I was considering this as a possible answer to a question my colleague Sue Cook posed to me about Earth Hour , which will take place this coming Saturday. For the uninitiated, Earth Hour is the annual Climate Change campaign which has the simple approach of asking us to switch off unnecessary lights, appliances, etc, for just one hour.
Sue’s question to me was fairly fundamental: how do we get people to change behaviour? How do we get them to switch off the lights?
At one level it’s a question that seems so easy to answer. I mean how difficult is it really to switch a light off. My three-year old daughter can do it. (Then again, she can also switch them on… which may be a small, but growing contributory factor to the problem!).

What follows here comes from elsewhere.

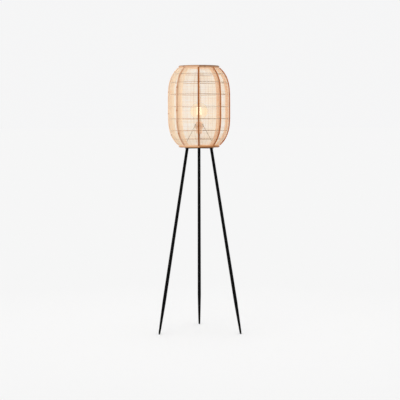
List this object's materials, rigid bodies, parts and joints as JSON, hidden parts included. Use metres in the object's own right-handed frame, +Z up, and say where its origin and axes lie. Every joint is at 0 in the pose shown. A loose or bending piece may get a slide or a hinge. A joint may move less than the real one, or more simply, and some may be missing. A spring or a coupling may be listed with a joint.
{
  "type": "floor lamp",
  "caption": "Floor lamp with a woven rattan barrel shade on a splayed black tripod, and a clear amber globe bulb screwed into its lampholder.",
  "frame": {"origin": "on the floor, below the middle of the box round the lamp; the lamp's own upright axis stands 44.3 mm in front of it, at y = -0.0443", "axes": "+Z up along the lamp's axis; -Y is the front, between two legs; the third leg points back to +Y"},
  "size_m": [0.4526, 0.4325, 1.4615],
  "materials": {
    "rim_rattan": "satin",
    "thin_rattan": "satin",
    "rib_lath": "matte",
    "dark_rattan": "satin",
    "woven_rattan": "matte, woven",
    "black_leg": "satin black",
    "black_steel": "satin black",
    "plated_steel": "zinc plated",
    "black_rubber": "matte",
    "black_plastic": "matte",
    "copper_finish": "copper plated, satin",
    "porcelain": "glazed",
    "brass": "bright",
    "black_glass": "gloss",
    "amber_glass": "clear, amber tint",
    "filament": "glowing"
  },
  "bodies": {
    "root": {"rim_top": "rim_rattan", "rim_bottom": "rim_rattan", "hoop_1": "thin_rattan", "hoop_2": "thin_rattan", "hoop_3": "thin_rattan", "hoop_4": "thin_rattan", "hoop_5": "thin_rattan", "hoop_6": "thin_rattan", "hoop_7": "thin_rattan", "rib_lath_1": "rib_lath", "rib_lath_2": "rib_lath", "rib_lath_3": "rib_lath", "rib_lath_4": "rib_lath", "rib_lath_5": "rib_lath", "rib_lath_6": "rib_lath", "rib_lath_7": "rib_lath", "rib_lath_8": "rib_lath", "rib_cane_1": "dark_rattan", "rib_cane_2": "dark_rattan", "rib_cane_3": "dark_rattan", "rib_cane_4": "dark_rattan", "rib_cane_5": "dark_rattan", "rib_cane_6": "dark_rattan", "rib_cane_7": "dark_rattan", "rib_cane_8": "dark_rattan", "woven_panel_1": "woven_rattan", "woven_panel_2": "woven_rattan", "woven_panel_3": "woven_rattan", "woven_panel_4": "woven_rattan", "woven_panel_5": "woven_rattan", "woven_panel_6": "woven_rattan", "woven_panel_7": "woven_rattan", "woven_panel_8": "woven_rattan", "shade_spider": "black_steel", "leg_1": "black_leg", "leg_stud_1": "plated_steel", "foot_tip_1": "black_rubber", "leg_2": "black_leg", "leg_stud_2": "plated_steel", "foot_tip_2": "black_rubber", "leg_3": "black_leg", "leg_stud_3": "plated_steel", "foot_tip_3": "black_rubber", "leg_hub": "black_steel", "stem_tube": "plated_steel", "stem_nut_lower": "plated_steel", "stem_nut_upper": "plated_steel", "cord_gland": "black_plastic", "holder_cap": "copper_finish", "holder_body": "copper_finish", "holder_contact_block": "porcelain", "holder_thread_shell": "brass", "holder_centre_contact": "brass", "shade_ring_upper": "copper_finish", "shade_ring_lower": "copper_finish"},
    "bulb_lift": {"bulb_contact": "plated_steel"},
    "bulb": {"bulb_cap": "brass", "bulb_glass": "amber_glass", "bulb_insulator": "black_glass", "bulb_filament": "filament"}
  },
  "joints": [
    {"name": "bulb_turn", "type": "hinge", "parent": "bulb_lift", "child": "bulb", "pos_m": [0, -0.0443, 1.2], "axis": [0, 0, 1], "range_deg": [0, 1080]},
    {"name": "bulb_rise", "type": "slide", "parent": "root", "child": "bulb_lift", "axis": [0, 0, 1], "range_m": [0, 0.0109]}
  ],
  "couplings": [
    {"joint": "bulb_rise", "follows": "bulb_turn", "m_per_rad": 0.00057757}
  ]
}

There were conflicting views when I put this problem to the team. The solutions fell in to three camps:
1) Make it cool
2) Make it simple
3) Punish people
Clearly there are drawbacks and benefits to each solution. Making it cool sounds great, but runs the risk of being a fad. This isn’t really about doing something for one hour… we are looking for long-term, sustained change. Right?
Make it simple? Well, as I said, at one level it couldn’t be more straightforward. Yet we still leave our appliances on. Is it that things are really too complex for us? Perhaps it’s about being nudged more often. We recently did some work with remote workers at a global heavy industrials company. We were trying to ask employees to follow essential processes (including Health & Safety measures). Our approach was to really understand where key points in the process might be… where exactly would people make decisions, or simply forget about the process? Having done that forensic analysis it was then all about having simple (but visible) prompts and reminders at key points in the process. The results were impressive. There was a marked improvement in the adoption of key processes.
As for the third solution… yes we could punish people more. We could make people pause by introducing draconian punishments for high energy usage – including fines, or even public humiliation. I’m a great believer in incentives and disincentives… Indeed the market may already be heading that way in any case as rising energy prices begin to provide a growing disincentive for wastage…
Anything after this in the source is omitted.